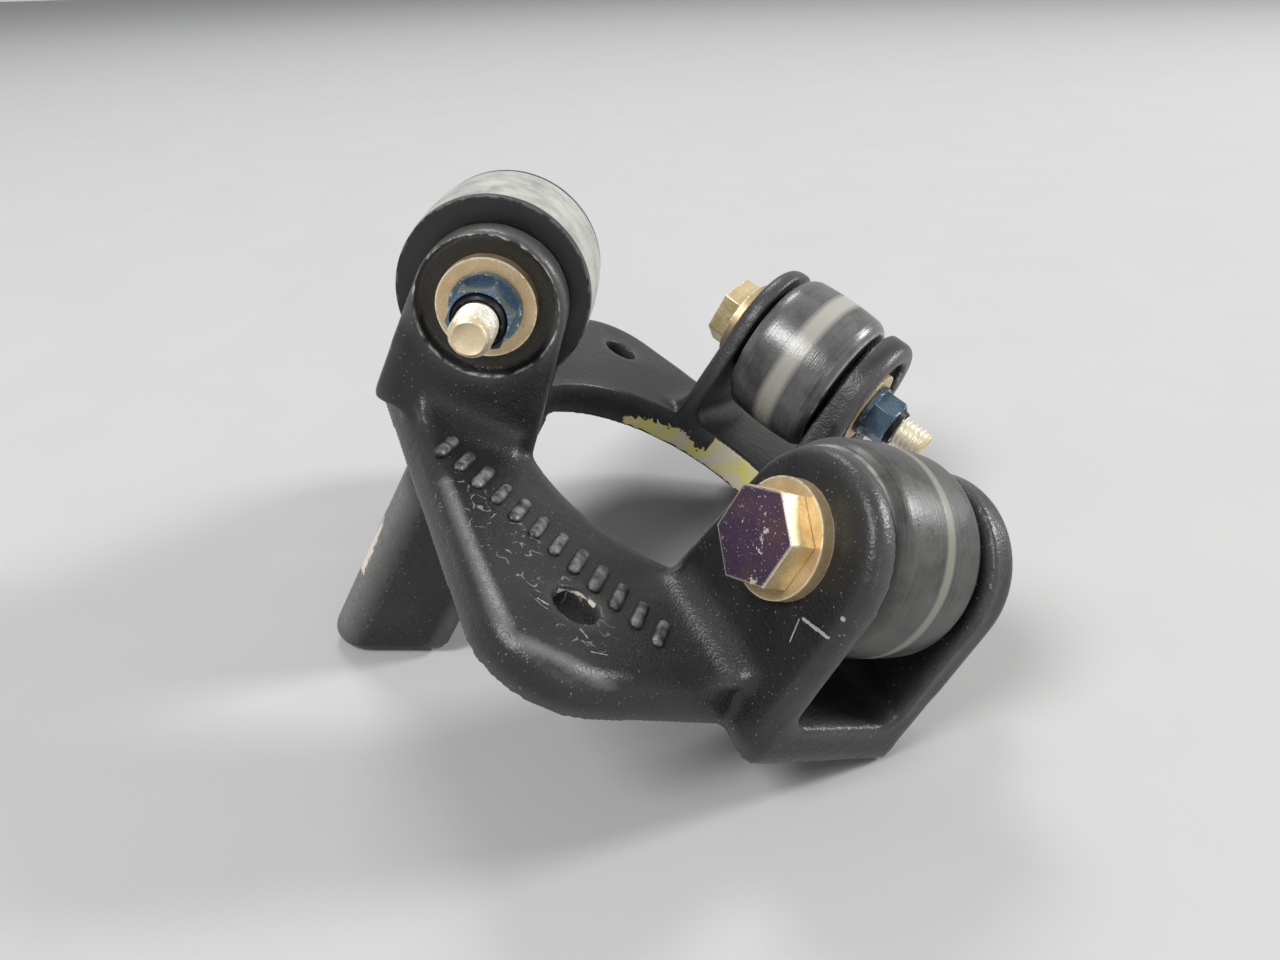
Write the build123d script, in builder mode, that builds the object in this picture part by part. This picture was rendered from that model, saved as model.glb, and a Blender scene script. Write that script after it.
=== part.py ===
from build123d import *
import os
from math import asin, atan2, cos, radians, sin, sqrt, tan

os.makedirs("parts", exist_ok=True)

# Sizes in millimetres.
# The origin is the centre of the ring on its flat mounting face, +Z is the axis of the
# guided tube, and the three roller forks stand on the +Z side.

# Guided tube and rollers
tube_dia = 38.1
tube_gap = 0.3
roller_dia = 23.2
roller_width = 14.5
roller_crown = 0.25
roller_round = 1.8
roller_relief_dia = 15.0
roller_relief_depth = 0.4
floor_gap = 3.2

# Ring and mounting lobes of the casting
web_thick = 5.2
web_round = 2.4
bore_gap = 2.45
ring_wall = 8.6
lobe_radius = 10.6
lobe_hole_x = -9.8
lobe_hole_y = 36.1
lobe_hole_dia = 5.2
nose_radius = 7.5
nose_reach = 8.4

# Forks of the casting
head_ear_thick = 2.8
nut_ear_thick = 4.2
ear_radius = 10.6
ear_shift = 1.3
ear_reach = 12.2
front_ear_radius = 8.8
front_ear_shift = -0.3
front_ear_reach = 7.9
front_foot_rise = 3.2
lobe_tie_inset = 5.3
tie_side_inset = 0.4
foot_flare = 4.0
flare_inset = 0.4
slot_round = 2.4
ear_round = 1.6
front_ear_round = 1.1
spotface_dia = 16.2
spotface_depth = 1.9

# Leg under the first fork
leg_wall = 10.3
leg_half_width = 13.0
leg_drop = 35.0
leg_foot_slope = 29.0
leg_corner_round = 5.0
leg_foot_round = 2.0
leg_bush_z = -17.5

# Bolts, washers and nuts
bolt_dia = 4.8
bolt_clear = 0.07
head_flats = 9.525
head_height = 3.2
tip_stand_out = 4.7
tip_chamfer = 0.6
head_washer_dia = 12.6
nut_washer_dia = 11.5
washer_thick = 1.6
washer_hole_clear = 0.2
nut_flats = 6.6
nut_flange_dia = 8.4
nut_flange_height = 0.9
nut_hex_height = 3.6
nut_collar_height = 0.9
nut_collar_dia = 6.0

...

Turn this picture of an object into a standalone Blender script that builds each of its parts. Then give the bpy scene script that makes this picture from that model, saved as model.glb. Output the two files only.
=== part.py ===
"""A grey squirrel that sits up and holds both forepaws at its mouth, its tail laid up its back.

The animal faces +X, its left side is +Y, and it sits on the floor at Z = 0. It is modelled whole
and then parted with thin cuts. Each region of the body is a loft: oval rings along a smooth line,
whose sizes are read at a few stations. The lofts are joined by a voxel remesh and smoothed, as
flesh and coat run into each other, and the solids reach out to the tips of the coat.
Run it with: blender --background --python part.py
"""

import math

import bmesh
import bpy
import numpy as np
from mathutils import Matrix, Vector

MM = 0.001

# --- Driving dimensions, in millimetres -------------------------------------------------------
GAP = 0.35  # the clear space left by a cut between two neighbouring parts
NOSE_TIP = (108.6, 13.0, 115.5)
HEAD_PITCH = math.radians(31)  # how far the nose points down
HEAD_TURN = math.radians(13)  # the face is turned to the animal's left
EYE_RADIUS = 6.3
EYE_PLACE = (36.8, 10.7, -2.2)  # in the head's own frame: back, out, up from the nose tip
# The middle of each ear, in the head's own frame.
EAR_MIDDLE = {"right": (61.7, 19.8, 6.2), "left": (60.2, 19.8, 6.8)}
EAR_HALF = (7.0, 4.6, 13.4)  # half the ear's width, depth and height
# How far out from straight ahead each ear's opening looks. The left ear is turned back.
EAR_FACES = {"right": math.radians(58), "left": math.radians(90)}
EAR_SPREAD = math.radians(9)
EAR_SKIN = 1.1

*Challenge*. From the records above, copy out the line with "Write the build123d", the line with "nose_reach = 8.4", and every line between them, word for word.

*Complete answer*.
Write the build123d script, in builder mode, that builds the object in this picture part by part. This picture was rendered from that model, saved as model.glb, and a Blender scene script. Write that script after it.
=== part.py ===
from build123d import *
import os
from math import asin, atan2, cos, radians, sin, sqrt, tan

os.makedirs("parts", exist_ok=True)

# Sizes in millimetres.
# The origin is the centre of the ring on its flat mounting face, +Z is the axis of the
# guided tube, and the three roller forks stand on the +Z side.

# Guided tube and rollers
tube_dia = 38.1
tube_gap = 0.3
roller_dia = 23.2
roller_width = 14.5
roller_crown = 0.25
roller_round = 1.8
roller_relief_dia = 15.0
roller_relief_depth = 0.4
floor_gap = 3.2

# Ring and mounting lobes of the casting
web_thick = 5.2
web_round = 2.4
bore_gap = 2.45
ring_wall = 8.6
lobe_radius = 10.6
lobe_hole_x = -9.8
lobe_hole_y = 36.1
lobe_hole_dia = 5.2
nose_radius = 7.5
nose_reach = 8.4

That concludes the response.